[PROBLEM DESCRIPTION]: In the listing below, find the line that contains "make_door_plate()" and the line that contains "bpy.data.objects.remove(obj)". Quote both and every line between them, exactly, and nothing more.

[SUPPLIED INFORMATION]:
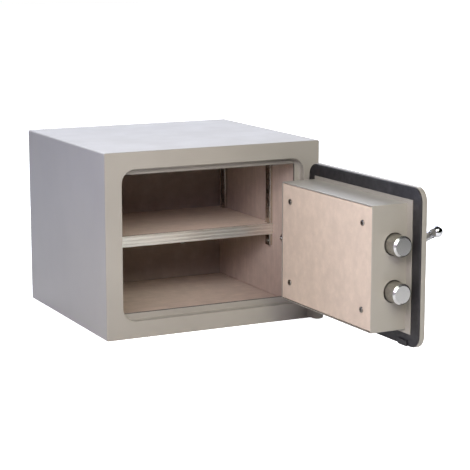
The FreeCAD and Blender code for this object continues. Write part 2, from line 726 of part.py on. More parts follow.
def pinion_outline():
    """One involute flank pair per tooth, joined by short straight roots and lands."""
    base_r = PINION_R * math.cos(PRESSURE)
    tip_r = PINION_R + GEAR_MODULE * 0.95
    root_r = PINION_R - 1.25 * GEAR_MODULE
    roll_tip = math.sqrt((tip_r / base_r) ** 2 - 1)
    roll_pitch = math.tan(PRESSURE)
    flare = roll_pitch - math.atan(roll_pitch)
    half_tooth = (math.pi * GEAR_MODULE / 2 - BACKLASH) / (2 * PINION_R)
    samples = 5
    points = []
    for tooth in range(PINION_TEETH):
        middle = -math.pi / 2 + 2 * math.pi * tooth / PINION_TEETH
        start = middle - half_tooth - flare
        rising = [involute_point(base_r, roll_tip * k / samples, start) for k in range(samples + 1)]
        points.append((root_r * math.cos(start), root_r * math.sin(start)))
        points += rising
        end = middle + half_tooth + flare
        cos_end = math.cos(end)
        sin_end = math.sin(end)
        falling = [involute_point(base_r, roll_tip * k / samples, 0) for k in range(samples, -1, -1)]
        points += [(x * cos_end + y * sin_end, x * sin_end - y * cos_end) for x, y in falling]
        points.append((root_r * cos_end, root_r * sin_end))
    return points


def make_pinion():
    centre_x = HINGE_EDGE - HANDLE_U
    points = [Vec(centre_x + x, FRONT + GEAR_W[0], HANDLE_Z + z) for x, z in pinion_outline()]
    gear = Part.Face(Part.makePolygon(points + points[:1])).extrude(Vec(0, GEAR_W[1] - GEAR_W[0], 0))
    bore = door_rod(HANDLE_U, HANDLE_Z, GEAR_W[0] - 5, GEAR_W[1] + 5, SPINDLE_R + FIXED)
    save_on_door("pinion", gear.cut(bore))


def make_handle_rose():
    rose = door_rod(HANDLE_U, HANDLE_Z, -ROSE_T, -FIT, ROSE_R)
    rose = fillet_edges(rose, 3.0, lambda e: lies_at(e, Y_AXIS, FRONT - ROSE_T))
    save_on_door("handle_rose", rose.cut(door_rod(HANDLE_U, HANDLE_Z, -ROSE_T - 5, 0, SPINDLE_R + RUNNING)))


def spoke_axis(turn):
    """Where a spoke starts on the handle's axis, and which way it leans out."""
    tilt = math.radians(SPOKE_LEAN)
    angle = math.radians(turn)
    centre = Vec(HINGE_EDGE - HANDLE_U, FRONT + SPOKE_W, HANDLE_Z)
    out = Vec(-math.cos(angle), 0, math.sin(angle))
    return centre, out * math.cos(tilt) + Vec(0, -math.sin(tilt), 0)


def spoke(turn):
    """A turned bar with a waist below its ball end."""
    neck_r = 6.2
    neck_l = 2.5
    ball_r = 10.5
    ball_at = SPOKE_REACH / math.cos(math.radians(SPOKE_LEAN))
    neck_end = ball_at - math.sqrt(ball_r ** 2 - neck_r ** 2)
    neck_at = neck_end - neck_l
    corners = [Vec(SPOKE_SEAT, 0, 0), Vec(SPOKE_SEAT, SPOKE_R, 0), Vec(neck_at, SPOKE_R, 0)]
    corners += [Vec(neck_at, neck_r, 0), Vec(neck_end, neck_r, 0)]
    tip = Vec(ball_at + ball_r, 0, 0)
    edges = [Part.LineSegment(p, q).toShape() for p, q in zip(corners, corners[1:])]
    edges.append(Part.Arc(corners[-1], Vec(ball_at, ball_r, 0), tip).toShape())
    edges.append(Part.LineSegment(tip, corners[0]).toShape())
    turned = Part.Face(Part.Wire(edges)).revolve(Vec(0, 0, 0), X_AXIS, 360)
    centre, axis = spoke_axis(turn)
    turned.Placement = FreeCAD.Placement(centre, FreeCAD.Rotation(X_AXIS, axis))
    return turned


def make_handle():
    foot = -ROSE_T - FIT
    hub = door_rod(HANDLE_U, HANDLE_Z, HUB_FACE, foot, HUB_R)
    hub = fillet_edges(hub, 7.0, lambda e: lies_at(e, Y_AXIS, FRONT + HUB_FACE))
    hub = fillet_edges(hub, 1.5, lambda e: lies_at(e, Y_AXIS, FRONT + foot))
    for turn in SPOKE_TURN:
        centre, axis = spoke_axis(turn)
        hub = hub.cut(rod(centre + axis * (SPOKE_SEAT - 2 * FIT), 2 * HUB_R, SPOKE_R + FIT / 2, axis))
    bore = door_rod(HANDLE_U, HANDLE_Z, SPINDLE_W[0] - 1, 0, SPINDLE_R + FIXED)
    save_on_door("handle_hub", hub.cut(bore))
    save_on_door("handle_spokes", *[spoke(turn) for turn in SPOKE_TURN])
    save_on_door("handle_spindle", door_rod(HANDLE_U, HANDLE_Z, *SPINDLE_W, SPINDLE_R))


# ================================================================ key lock
def make_lock_case():
    wall = CASE_WALL
    case = door_block(*CASE_U, WORKS_W, CASE_W, *CASE_Z)
    case = fillet_edges(case, 3.0, lambda e: runs_along(e, Y_AXIS))
    hollow = door_block(
        CASE_U[0] + wall, CASE_U[1] - wall, WORKS_W + wall, CASE_W + 1, CASE_Z[0] + wall, CASE_Z[1] - wall
    )
    play = 0.3
    mouth = door_block(
        CASE_U[1] - 5, CASE_U[1] + 5, LOCK_BOLT_W[0] - play, LOCK_BOLT_W[1] + play,
        LOCK_BOLT_Z[0] - play, LOCK_BOLT_Z[1] + play,
    )
    save_on_door("lock_case", case.cut(hollow).cut(mouth).cut(drum_hole()))
    cover = door_block(*CASE_U, CASE_W + FIT, CASE_W + FIT + wall, *CASE_Z)
    save_on_door("lock_cover", fillet_edges(cover, 3.0, lambda e: runs_along(e, Y_AXIS)))


def make_lock_bolt():
    bolt = door_block(*LOCK_BOLT_U, *LOCK_BOLT_W, *LOCK_BOLT_Z)
    tip_x = HINGE_EDGE - LOCK_BOLT_U[1]
    save_on_door("lock_bolt", fillet_edges(bolt, 1.5, lambda e: lies_at(e, X_AXIS, tip_x)))


def make_lock_drum():
    """A turning barrel with a plain keyhole in its face."""
    depth = 12.0
    eye_r = 2.6
    eye_z = KEY_Z + 2.5
    slit_half = 1.1
    drum = door_rod(KEY_U, KEY_Z, 2 * FIT, CASE_W - 2, DRUM_R)
    eye = door_rod(KEY_U, eye_z, -1, depth, eye_r)
    ward = door_block(KEY_U - slit_half, KEY_U + slit_half, -1, depth, KEY_Z - 5.5, eye_z)
    save_on_door("lock_drum", drum.cut(eye.fuse(ward)))


def make_keyhole():
    """Escutcheon, its swinging cover and the rivet that the cover hangs on."""
    pivot_z = KEY_Z + COVER_RISE
    plate = door_rod(KEY_U, KEY_Z + 3, -ESCUTCHEON_T, -FIT, ESCUTCHEON_R)
    plate = fillet_edges(plate, 1.4, lambda e: lies_at(e, Y_AXIS, FRONT - ESCUTCHEON_T))
    plate = plate.cut(door_rod(KEY_U, KEY_Z, -5, 1, DRUM_R + 0.4))
    save_on_door("keyhole_plate", plate.cut(door_rod(KEY_U, pivot_z, -5, 1, RIVET_R + FIXED)))
    back = -ESCUTCHEON_T - FIT
    face = back - COVER_T
    lobe_r = 10.5
    ear_r = 5.5
    lobe = door_rod(KEY_U, KEY_Z - 1, face, back, lobe_r)
    ear = door_rod(KEY_U, pivot_z, face, back, ear_r)
    web = door_block(KEY_U - ear_r, KEY_U + ear_r, face, back, KEY_Z, pivot_z)
    cover = lobe.fuse([ear, web]).removeSplitter()
    save_on_door("keyhole_cover", cover.cut(door_rod(KEY_U, pivot_z, -8, 1, RIVET_R + RUNNING)))
    head_r = 3.8
    head_top = face - FIT - 1.6
    stem = door_rod(KEY_U, pivot_z, face - FIT - 0.5, -FIT, RIVET_R)
    head = door_rod(KEY_U, pivot_z, head_top, face - FIT, head_r)
    head = fillet_edges(head, 0.9, lambda e: lies_at(e, Y_AXIS, FRONT + head_top))
    save_on_door("cover_rivet", head.fuse(stem).removeSplitter())


# ================================================================ build
os.makedirs("parts", exist_ok=True)

make_outer_casing()
make_back_plate()
make_front_frame()
make_throat_strip()
make_insulation()
make_inner_liner()
make_linings()
make_bolt_sockets()
make_uprights()
make_shelf()
make_shelf_clips()
make_hinges()

make_door_plate()
make_fire_seal()
make_lock_box()
make_back_panel()
make_door_insulation()
make_panel_screws()
make_rest_pad()
make_hinge_side_bolt()
make_bolt_bushes()
make_rack_guide()

make_bolts()
make_carriage_bar()
make_bolt_nuts()
make_rack()

make_handle_rose()
make_handle()
make_pinion()

make_lock_case()
make_lock_bolt()
make_lock_drum()
make_keyhole()
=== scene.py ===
"""The looks of a fire-resistant document safe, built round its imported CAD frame. Metres throughout."""

import json
import math

import bmesh
import bpy
from mathutils import Euler, Matrix, Vector, noise


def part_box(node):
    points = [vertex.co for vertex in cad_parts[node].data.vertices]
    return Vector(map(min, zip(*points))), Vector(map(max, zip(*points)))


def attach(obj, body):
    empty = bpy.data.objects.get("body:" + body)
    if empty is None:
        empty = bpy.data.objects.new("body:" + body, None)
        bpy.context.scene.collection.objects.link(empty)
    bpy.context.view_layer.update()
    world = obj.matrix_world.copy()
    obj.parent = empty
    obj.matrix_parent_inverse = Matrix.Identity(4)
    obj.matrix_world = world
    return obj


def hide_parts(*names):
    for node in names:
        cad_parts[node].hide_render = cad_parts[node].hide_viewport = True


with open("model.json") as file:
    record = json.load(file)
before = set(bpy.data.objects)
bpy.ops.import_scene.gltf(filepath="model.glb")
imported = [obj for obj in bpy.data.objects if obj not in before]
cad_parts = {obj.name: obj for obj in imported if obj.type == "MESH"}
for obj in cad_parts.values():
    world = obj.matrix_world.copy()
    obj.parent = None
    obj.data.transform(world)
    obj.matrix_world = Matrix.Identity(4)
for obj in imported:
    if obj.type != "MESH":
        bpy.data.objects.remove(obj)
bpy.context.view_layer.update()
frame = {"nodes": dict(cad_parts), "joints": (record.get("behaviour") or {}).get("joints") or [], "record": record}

MM = 0.001
X = Vector((1, 0, 0))
Y = Vector((0, 1, 0))
Z = Vector((0, 0, 1))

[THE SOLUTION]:
make_door_plate()
make_fire_seal()
make_lock_box()
make_back_panel()
make_door_insulation()
make_panel_screws()
make_rest_pad()
make_hinge_side_bolt()
make_bolt_bushes()
make_rack_guide()

make_bolts()
make_carriage_bar()
make_bolt_nuts()
make_rack()

make_handle_rose()
make_handle()
make_pinion()

make_lock_case()
make_lock_bolt()
make_lock_drum()
make_keyhole()
=== scene.py ===
"""The looks of a fire-resistant document safe, built round its imported CAD frame. Metres throughout."""

import json
import math

import bmesh
import bpy
from mathutils import Euler, Matrix, Vector, noise


def part_box(node):
    points = [vertex.co for vertex in cad_parts[node].data.vertices]
    return Vector(map(min, zip(*points))), Vector(map(max, zip(*points)))


def attach(obj, body):
    empty = bpy.data.objects.get("body:" + body)
    if empty is None:
        empty = bpy.data.objects.new("body:" + body, None)
        bpy.context.scene.collection.objects.link(empty)
    bpy.context.view_layer.update()
    world = obj.matrix_world.copy()
    obj.parent = empty
    obj.matrix_parent_inverse = Matrix.Identity(4)
    obj.matrix_world = world
    return obj


def hide_parts(*names):
    for node in names:
        cad_parts[node].hide_render = cad_parts[node].hide_viewport = True


with open("model.json") as file:
    record = json.load(file)
before = set(bpy.data.objects)
bpy.ops.import_scene.gltf(filepath="model.glb")
imported = [obj for obj in bpy.data.objects if obj not in before]
cad_parts = {obj.name: obj for obj in imported if obj.type == "MESH"}
for obj in cad_parts.values():
    world = obj.matrix_world.copy()
    obj.parent = None
    obj.data.transform(world)
    obj.matrix_world = Matrix.Identity(4)
for obj in imported:
    if obj.type != "MESH":
        bpy.data.objects.remove(obj)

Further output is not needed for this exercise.